**Entries supplied:**
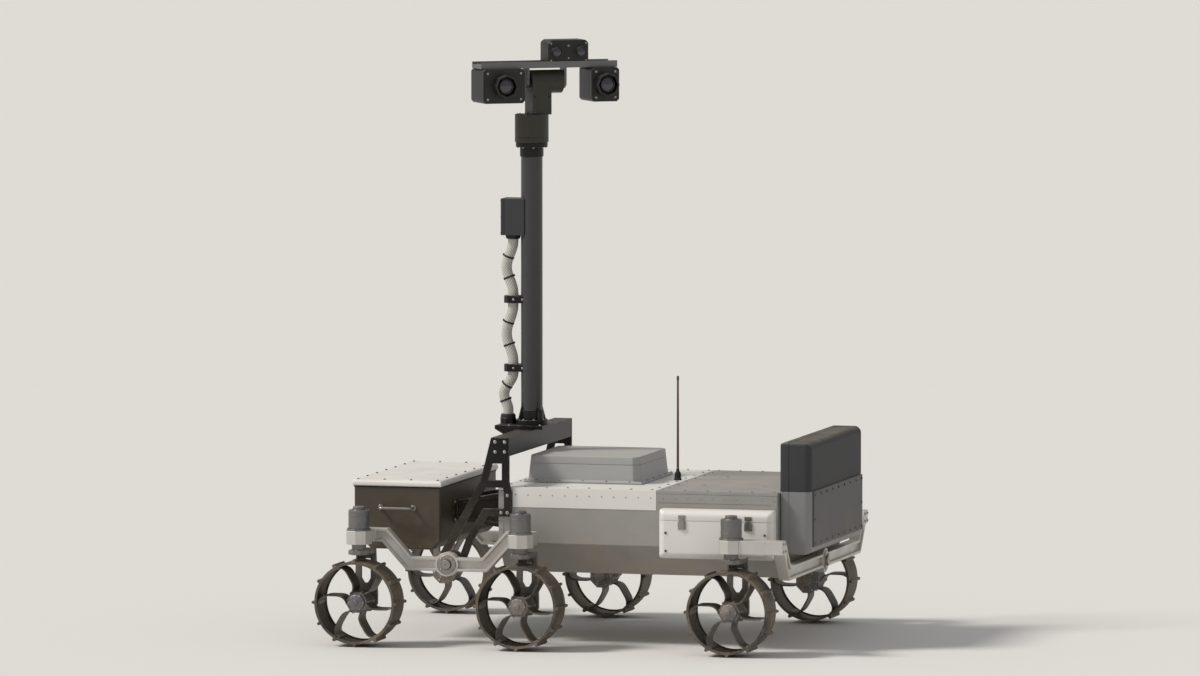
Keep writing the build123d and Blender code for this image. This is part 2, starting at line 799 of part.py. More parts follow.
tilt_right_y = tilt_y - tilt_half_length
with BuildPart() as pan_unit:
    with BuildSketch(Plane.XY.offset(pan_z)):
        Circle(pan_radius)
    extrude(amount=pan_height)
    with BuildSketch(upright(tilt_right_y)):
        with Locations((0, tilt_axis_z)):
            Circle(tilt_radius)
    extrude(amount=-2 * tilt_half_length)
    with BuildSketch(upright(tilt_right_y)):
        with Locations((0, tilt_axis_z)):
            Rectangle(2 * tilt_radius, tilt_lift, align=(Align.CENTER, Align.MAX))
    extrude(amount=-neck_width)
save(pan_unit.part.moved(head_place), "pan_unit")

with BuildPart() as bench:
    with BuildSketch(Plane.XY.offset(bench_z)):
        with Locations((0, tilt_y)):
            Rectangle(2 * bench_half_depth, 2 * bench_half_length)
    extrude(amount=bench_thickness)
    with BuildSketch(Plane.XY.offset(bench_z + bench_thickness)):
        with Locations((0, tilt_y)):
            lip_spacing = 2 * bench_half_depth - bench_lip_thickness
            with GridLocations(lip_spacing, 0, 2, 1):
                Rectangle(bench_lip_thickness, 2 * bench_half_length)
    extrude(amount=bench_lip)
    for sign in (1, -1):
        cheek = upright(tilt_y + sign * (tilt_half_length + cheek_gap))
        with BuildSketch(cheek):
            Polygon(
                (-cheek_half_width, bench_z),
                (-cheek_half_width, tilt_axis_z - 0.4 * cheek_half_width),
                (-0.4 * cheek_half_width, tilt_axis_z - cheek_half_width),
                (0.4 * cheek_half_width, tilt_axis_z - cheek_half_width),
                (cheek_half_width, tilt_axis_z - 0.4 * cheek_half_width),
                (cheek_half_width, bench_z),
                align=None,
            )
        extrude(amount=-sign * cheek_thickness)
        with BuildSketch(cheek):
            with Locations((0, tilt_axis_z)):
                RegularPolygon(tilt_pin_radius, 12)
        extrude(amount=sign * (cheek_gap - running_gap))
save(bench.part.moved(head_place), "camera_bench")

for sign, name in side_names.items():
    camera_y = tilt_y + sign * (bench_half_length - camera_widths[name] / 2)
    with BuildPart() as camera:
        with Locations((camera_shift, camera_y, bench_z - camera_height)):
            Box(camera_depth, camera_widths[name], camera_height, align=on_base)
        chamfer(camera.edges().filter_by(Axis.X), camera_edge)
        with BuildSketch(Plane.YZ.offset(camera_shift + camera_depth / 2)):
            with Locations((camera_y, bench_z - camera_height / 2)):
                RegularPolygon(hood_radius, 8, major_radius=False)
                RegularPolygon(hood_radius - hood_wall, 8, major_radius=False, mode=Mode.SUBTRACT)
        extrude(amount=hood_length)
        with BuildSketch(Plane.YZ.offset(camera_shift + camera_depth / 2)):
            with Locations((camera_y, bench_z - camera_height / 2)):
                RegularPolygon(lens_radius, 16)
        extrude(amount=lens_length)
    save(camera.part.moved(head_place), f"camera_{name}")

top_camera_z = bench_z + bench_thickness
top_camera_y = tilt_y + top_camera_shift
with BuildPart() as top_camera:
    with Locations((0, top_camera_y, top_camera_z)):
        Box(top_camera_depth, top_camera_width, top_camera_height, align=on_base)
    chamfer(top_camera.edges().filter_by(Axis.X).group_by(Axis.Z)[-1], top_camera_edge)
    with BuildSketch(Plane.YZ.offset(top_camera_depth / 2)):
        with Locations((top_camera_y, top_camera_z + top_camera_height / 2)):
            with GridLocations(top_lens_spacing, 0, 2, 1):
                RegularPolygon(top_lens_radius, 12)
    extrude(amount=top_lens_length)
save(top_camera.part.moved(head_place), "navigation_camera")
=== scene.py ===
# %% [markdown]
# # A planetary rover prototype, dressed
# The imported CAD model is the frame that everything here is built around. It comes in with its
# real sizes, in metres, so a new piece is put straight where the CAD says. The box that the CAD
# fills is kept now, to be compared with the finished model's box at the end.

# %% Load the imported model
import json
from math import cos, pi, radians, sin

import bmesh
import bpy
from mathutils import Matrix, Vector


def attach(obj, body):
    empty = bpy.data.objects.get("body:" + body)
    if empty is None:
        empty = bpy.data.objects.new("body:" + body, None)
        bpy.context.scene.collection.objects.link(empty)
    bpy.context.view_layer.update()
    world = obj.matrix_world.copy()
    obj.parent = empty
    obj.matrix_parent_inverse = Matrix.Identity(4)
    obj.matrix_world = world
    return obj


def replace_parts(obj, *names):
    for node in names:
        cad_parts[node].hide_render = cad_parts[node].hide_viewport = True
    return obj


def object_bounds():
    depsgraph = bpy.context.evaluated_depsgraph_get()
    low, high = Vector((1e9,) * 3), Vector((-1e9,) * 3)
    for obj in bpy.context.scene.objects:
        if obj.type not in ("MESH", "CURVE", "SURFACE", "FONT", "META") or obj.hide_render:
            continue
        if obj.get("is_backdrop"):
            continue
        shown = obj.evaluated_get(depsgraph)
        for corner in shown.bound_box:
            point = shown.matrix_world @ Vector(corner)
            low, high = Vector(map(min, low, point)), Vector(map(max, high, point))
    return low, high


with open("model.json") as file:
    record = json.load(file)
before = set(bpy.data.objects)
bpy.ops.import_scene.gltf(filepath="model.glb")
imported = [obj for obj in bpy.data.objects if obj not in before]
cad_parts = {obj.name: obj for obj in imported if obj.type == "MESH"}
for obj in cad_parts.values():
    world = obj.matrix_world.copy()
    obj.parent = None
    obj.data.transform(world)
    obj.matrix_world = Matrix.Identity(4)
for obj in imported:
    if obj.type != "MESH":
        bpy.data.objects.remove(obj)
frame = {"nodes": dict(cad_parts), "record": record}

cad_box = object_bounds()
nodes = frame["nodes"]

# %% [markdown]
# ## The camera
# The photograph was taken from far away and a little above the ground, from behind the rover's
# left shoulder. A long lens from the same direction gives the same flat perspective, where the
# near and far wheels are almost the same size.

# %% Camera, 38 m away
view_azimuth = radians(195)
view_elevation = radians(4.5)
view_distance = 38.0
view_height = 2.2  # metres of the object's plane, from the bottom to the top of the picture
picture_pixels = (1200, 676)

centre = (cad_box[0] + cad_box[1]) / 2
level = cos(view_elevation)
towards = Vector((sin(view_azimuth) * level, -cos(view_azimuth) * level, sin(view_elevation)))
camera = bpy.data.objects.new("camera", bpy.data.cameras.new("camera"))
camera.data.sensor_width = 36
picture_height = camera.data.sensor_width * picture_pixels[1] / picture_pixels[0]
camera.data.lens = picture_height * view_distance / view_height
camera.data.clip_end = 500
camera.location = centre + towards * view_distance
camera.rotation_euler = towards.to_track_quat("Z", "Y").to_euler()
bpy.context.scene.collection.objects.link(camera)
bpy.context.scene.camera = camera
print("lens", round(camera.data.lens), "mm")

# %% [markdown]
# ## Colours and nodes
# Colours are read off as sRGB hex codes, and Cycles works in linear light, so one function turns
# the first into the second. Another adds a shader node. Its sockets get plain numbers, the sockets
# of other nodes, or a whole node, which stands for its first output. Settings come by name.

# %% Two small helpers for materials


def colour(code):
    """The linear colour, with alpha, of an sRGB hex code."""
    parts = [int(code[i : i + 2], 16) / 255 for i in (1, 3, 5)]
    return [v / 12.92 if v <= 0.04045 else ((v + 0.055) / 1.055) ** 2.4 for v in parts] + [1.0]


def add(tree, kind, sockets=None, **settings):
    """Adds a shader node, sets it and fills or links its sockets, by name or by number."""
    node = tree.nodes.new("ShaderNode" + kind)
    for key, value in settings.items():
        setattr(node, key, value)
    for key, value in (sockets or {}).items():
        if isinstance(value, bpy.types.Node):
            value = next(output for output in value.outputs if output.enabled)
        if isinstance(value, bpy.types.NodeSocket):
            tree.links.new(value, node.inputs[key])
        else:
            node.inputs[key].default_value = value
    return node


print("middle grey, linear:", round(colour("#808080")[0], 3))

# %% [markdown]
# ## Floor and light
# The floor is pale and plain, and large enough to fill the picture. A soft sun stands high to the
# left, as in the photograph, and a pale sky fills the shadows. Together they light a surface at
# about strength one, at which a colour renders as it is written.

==

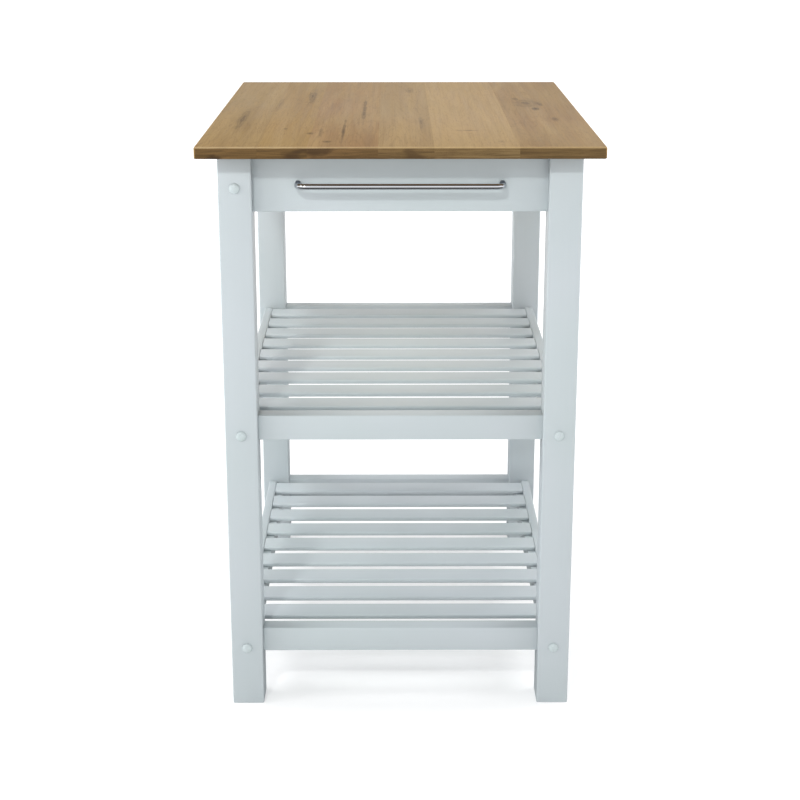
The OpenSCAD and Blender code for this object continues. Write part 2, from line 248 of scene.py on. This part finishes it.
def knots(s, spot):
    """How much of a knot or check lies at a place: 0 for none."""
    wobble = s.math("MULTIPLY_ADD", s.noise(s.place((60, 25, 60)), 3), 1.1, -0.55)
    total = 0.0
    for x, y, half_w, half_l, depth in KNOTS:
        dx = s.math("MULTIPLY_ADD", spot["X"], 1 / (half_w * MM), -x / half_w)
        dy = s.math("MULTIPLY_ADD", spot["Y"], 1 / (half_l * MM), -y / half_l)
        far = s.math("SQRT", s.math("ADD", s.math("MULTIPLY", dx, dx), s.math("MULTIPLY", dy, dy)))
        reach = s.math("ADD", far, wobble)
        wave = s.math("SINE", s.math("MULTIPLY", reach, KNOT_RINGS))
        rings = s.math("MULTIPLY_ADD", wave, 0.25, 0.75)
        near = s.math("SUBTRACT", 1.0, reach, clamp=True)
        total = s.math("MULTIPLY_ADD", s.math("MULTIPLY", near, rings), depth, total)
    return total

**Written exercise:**
Using the data above, transcribe the lines that run from the line with "top_camera_z = bench_z + bench_thickness" to the line with "obj.matrix_world = world", both ends kept, and output nothing else.

**Answer in full:**
top_camera_z = bench_z + bench_thickness
top_camera_y = tilt_y + top_camera_shift
with BuildPart() as top_camera:
    with Locations((0, top_camera_y, top_camera_z)):
        Box(top_camera_depth, top_camera_width, top_camera_height, align=on_base)
    chamfer(top_camera.edges().filter_by(Axis.X).group_by(Axis.Z)[-1], top_camera_edge)
    with BuildSketch(Plane.YZ.offset(top_camera_depth / 2)):
        with Locations((top_camera_y, top_camera_z + top_camera_height / 2)):
            with GridLocations(top_lens_spacing, 0, 2, 1):
                RegularPolygon(top_lens_radius, 12)
    extrude(amount=top_lens_length)
save(top_camera.part.moved(head_place), "navigation_camera")
=== scene.py ===
# %% [markdown]
# # A planetary rover prototype, dressed
# The imported CAD model is the frame that everything here is built around. It comes in with its
# real sizes, in metres, so a new piece is put straight where the CAD says. The box that the CAD
# fills is kept now, to be compared with the finished model's box at the end.

# %% Load the imported model
import json
from math import cos, pi, radians, sin

import bmesh
import bpy
from mathutils import Matrix, Vector


def attach(obj, body):
    empty = bpy.data.objects.get("body:" + body)
    if empty is None:
        empty = bpy.data.objects.new("body:" + body, None)
        bpy.context.scene.collection.objects.link(empty)
    bpy.context.view_layer.update()
    world = obj.matrix_world.copy()
    obj.parent = empty
    obj.matrix_parent_inverse = Matrix.Identity(4)
    obj.matrix_world = world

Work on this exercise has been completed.